The module minimax.py
contained within this program features an implementation of the Minimax algorithm (see function minimax()
). It is recursive and self-referencing. After searching the tree, all possible choices the AI can make are given a specific score based on how they are for the AI. 2 leads to an AI win, -1 leads to an AI loss, and 0 means that either the game is full or the tree cannot search far enough down that branch to determine who wins. If there are multiple optimal paths to take, then the AI defaults to a predetermined move order. Initially this move order is just from left to right, but this is in most cases not the most efficient order to search. Without any other optimizations, we can only look 4 moves ahead in a reasonable amount of time.
The module minimax.py
also contains an implementation of the alpha-beta pruning optimization, which allows the algorithm to simulate far less of the tree while not affecting the gameplay decisions. It uses values Alpha and Beta in order to skip searching branches of the tree if the extremes of the values contained within a branch are greater than alpha (maximum value known so far) or less than beta (minimum). This optimization reduces the number of nodes to search, and allows us to increase our search depth from 4 to 5.
Since on average better moves are played in the middle of the board, when searching the game tree the algorithm searches the middle columns first, then moves out to the edges. This often finds better moves first, and reduces the size of the game tree searched on average. Because this optimization can be wrong, as in the hard-coded move order is not always the best order to search in either, and that the optimization provides only a 1.5-2x speed boost, it is not enough to increase the simulation depth.
The program can detect if either the player or bot has achieved 4 in a row. The original win detection program (slicing sections of the board and comparing them against hard-coded matrices) completed one full board analysis in ~5 ms, which is not that fast on its own and extremely slow when dealing with the hundreds, or even thousands of analyses we have to do each time we play. With heavy optimization (needle slicing method, removing redundant searches) can complete the full board analysis in ~0.5ms, which is faster. A faster win detection module means that larger portions of the game tree can be searched in less time, allowing us to look more moves ahead. Specifically in this case, the upgrade in speed in the win detection module allowed us to go from looking 5 moves ahead to 6.
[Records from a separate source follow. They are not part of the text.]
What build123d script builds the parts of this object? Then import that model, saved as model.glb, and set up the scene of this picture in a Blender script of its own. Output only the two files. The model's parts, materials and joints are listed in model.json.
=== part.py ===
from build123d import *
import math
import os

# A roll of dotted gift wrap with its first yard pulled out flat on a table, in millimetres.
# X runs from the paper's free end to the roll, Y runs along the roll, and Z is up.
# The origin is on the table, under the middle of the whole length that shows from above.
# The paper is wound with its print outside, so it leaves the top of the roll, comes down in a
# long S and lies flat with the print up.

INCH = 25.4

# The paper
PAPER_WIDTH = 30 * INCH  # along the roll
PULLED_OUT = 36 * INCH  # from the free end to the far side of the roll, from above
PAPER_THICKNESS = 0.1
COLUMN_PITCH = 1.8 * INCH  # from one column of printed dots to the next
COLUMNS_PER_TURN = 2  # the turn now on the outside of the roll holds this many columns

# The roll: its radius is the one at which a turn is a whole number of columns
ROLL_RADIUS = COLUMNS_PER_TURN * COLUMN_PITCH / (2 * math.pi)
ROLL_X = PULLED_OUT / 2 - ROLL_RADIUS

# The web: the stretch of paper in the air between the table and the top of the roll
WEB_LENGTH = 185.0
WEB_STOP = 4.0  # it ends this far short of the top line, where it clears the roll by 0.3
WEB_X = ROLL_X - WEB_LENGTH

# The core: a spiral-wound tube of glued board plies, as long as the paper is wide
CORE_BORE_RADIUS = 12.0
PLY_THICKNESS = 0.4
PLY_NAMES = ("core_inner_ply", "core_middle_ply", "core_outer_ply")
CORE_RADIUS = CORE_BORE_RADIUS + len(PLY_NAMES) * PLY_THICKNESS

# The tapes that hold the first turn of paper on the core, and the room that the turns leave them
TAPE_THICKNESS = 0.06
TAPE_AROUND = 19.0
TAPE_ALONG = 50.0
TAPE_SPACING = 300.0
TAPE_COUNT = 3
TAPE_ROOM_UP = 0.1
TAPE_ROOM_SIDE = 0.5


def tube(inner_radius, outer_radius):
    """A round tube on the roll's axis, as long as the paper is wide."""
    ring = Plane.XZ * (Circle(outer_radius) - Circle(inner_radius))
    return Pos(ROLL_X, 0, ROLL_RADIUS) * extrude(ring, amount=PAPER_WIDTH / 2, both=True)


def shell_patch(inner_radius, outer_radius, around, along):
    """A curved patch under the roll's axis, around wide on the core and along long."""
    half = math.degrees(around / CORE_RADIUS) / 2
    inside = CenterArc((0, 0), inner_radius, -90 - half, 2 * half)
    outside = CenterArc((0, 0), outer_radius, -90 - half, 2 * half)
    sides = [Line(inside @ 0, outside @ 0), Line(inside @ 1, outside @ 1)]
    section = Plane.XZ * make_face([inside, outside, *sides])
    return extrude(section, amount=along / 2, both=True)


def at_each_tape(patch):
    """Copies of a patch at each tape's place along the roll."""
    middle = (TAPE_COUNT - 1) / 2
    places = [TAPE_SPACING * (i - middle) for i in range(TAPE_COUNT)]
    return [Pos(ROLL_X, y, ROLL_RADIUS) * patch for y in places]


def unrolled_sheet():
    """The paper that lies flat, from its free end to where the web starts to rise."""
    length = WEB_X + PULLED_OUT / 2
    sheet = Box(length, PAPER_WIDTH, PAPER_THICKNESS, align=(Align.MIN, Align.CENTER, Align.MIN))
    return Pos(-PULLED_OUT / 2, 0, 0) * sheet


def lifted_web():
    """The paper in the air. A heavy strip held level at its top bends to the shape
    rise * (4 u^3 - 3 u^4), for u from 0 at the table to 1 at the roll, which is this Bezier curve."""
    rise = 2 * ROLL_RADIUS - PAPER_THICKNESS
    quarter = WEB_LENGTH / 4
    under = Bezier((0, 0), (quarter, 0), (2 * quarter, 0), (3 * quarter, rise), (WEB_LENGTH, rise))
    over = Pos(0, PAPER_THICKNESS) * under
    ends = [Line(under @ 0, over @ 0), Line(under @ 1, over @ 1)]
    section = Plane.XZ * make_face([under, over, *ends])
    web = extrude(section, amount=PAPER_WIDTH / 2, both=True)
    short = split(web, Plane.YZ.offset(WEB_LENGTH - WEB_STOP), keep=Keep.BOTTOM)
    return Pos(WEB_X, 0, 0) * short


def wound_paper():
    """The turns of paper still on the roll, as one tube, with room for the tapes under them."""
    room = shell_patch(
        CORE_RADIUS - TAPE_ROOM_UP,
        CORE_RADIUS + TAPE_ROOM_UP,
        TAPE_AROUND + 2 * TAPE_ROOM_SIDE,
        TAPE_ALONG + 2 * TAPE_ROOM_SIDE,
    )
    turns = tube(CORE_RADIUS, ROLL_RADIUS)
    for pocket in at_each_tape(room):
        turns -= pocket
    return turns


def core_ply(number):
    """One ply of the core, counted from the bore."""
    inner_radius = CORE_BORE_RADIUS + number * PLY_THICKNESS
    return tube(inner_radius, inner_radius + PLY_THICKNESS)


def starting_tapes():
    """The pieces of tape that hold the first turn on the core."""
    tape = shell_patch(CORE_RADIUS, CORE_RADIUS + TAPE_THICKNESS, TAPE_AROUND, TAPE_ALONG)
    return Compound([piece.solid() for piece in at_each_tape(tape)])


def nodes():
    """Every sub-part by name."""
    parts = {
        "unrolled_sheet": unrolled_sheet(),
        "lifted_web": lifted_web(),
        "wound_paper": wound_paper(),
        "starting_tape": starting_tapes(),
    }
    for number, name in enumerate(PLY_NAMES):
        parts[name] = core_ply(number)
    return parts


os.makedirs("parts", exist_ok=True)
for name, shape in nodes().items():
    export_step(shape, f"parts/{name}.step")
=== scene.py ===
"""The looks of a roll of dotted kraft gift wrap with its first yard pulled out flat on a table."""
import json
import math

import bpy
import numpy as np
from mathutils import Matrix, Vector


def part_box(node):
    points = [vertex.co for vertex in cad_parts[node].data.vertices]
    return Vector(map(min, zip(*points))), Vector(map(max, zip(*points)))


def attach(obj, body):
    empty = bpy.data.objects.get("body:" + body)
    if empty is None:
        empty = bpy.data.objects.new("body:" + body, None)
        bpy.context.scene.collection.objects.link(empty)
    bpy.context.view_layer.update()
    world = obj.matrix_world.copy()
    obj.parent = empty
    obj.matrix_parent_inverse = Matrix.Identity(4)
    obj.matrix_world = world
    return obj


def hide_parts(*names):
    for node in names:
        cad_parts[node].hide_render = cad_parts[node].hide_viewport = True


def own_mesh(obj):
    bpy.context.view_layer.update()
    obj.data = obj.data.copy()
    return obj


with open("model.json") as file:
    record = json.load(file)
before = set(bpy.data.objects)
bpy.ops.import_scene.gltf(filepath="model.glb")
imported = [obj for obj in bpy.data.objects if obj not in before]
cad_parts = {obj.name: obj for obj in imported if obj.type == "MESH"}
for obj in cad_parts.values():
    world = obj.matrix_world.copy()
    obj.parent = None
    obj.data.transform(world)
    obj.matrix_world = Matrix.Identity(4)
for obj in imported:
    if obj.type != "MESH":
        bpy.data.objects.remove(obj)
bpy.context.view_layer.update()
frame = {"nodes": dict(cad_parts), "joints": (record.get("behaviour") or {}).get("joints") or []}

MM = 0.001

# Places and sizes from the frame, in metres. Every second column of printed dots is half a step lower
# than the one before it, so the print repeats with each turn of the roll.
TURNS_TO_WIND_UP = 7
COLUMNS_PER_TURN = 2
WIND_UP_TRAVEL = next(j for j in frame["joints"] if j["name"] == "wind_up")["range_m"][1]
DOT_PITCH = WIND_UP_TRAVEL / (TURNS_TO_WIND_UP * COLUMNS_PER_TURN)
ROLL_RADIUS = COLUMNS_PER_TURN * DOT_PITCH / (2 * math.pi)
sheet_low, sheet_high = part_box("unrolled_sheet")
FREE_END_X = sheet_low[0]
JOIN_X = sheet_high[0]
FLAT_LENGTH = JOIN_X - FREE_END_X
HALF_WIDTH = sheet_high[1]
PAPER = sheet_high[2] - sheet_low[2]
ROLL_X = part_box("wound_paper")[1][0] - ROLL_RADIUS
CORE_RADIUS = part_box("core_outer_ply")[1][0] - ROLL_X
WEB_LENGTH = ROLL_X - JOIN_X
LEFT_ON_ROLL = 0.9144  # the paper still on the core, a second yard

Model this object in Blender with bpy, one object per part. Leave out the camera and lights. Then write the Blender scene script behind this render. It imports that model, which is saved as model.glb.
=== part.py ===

There seems to have been an interesting error in the original programming which made the win-checker scan the board twice at every leaf node. Removing this double-checking approximately doubles the program's response speed, and coupled with the 1.5-2x increase of the Naive Move Ordering step, does actually combine to provide a 1-depth increase, thus we can move from 6 to 7 simulation depth.
When the minimax algorithm has declared that all possible AI moves will lead to a player win (we'll call this a "surefire loss"), it will return the same score for each choice it could possibly make. This means that it will default to the Naive Move Order on the occasion of a surefire loss, and the Naive Move Ordering, due to the fact that it is independent from the current game state, will only rarely give the best countering move or even just a good one. In practice, this often looks like the AI has "given up" and just lets the player win once it knows it's going to lose, and this is often not fun for the player. Moreover, this can actually be game-breaking because the AI detects the win assuming optimal play from the player - but the player does not always play optimally, and thus may be given a win that they did not even plan for.
To fix this, if the AI sees a surefire loss when searching N
moves ahead, it will repeat the search while looking N - 1
moves ahead. This is done until a surefire loss is no longer detected. Altogether this addition ensures that the AI will now try its best to attempt a victory even when one is not possible, enchancing the experience for the player. However, this is still a problem so we must at the end of the process default to a Naive Win Prevention function, which simply checks to see if any columns on the very next turn can be used for wins and if so blocks them. These failsafes ensure more immersive and realistic play.
Nodes Searched | Time Taken | |
---|---|---|
Crude Minimax (depth: 6) | approx. 130k | approx. 47 sec |
Crude Minimax (depth: 5) | approx. 20k | approx. 6.1 sec |
Crude Minimax (depth: 4) | approx. 2.8k | approx. 0.9 sec |
Minimax w/AB pruning (depth: 6) | approx. 2.0k | approx. 0.7 sec |
Minimax w/AB pruning (depth: 5) | approx. 550 | approx. 320 ms |
Minimax w/AB pruning (depth: 4) | approx. 200 | approx. 130 ms |